# Bling or No Bling?



## eddyfisher (Oct 25, 2019)

Just started tying my own pompano rigs after hearing that smaller hooks are better and the smallest I see in pre-made rigs are #4 or 6 wide gaps. I bought a bunch of #1 circles and commenced to preparing for pompano season. All the pre-made rigs I see have fluorescent beads, and/or small floats above the hooks. So my questions is... are the beads and floats useful attractants for fish, or just added to attract buyers? TIA


----------



## GROUPERKING (Sep 28, 2011)

I like the bling when I'm using natural bait such as shrimp or sandfleas. When I'm using fishbites I don't use the bling....as I feel that the colored fishbites are flashy enough.


----------



## fairpoint (May 9, 2013)

If the bait comes off, at least you have an artificial bait that entices a bite....Bling for sure...maybe not in crystal clear water though.....


----------



## HighCotton (Oct 2, 2007)

Floats serve not only as an attractant but allow for your bait to be presented above the bottom, where it's less susceptible crabs & other unwanted bottom dwelling scavengers.
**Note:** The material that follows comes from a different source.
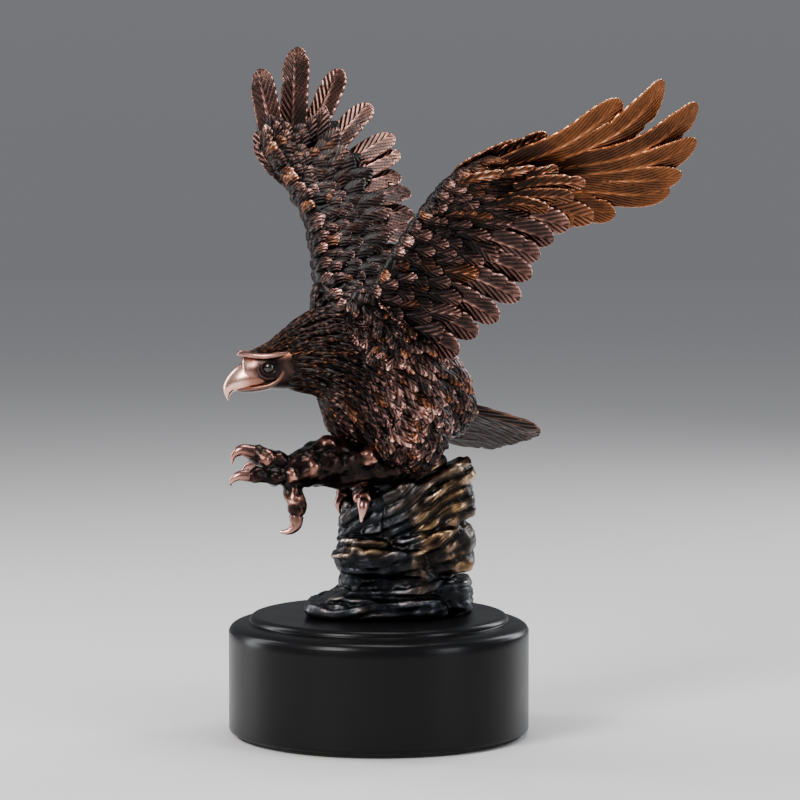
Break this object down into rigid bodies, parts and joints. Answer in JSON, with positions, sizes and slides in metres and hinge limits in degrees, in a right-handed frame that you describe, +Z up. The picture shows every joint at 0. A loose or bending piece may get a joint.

As Fairpoint mentioned, crystal clear water conditions will frequently produce more quality bites fishing a naked rig (hooks only).


----------



## seejay (May 10, 2009)

There are some great videos on youtube for pomp rigs. Checkout "float hooks" or watch the videos from "fish gum" I use float hooks on the top of a 2 drop rig with 2/0 kahle hook. Also search this board. There was a member last year that posted a how to on make his rig; also on youtube.


----------



## ST1300rider (Apr 27, 2017)

Google search Gulf Ghost shrimp and see if they have bling.


----------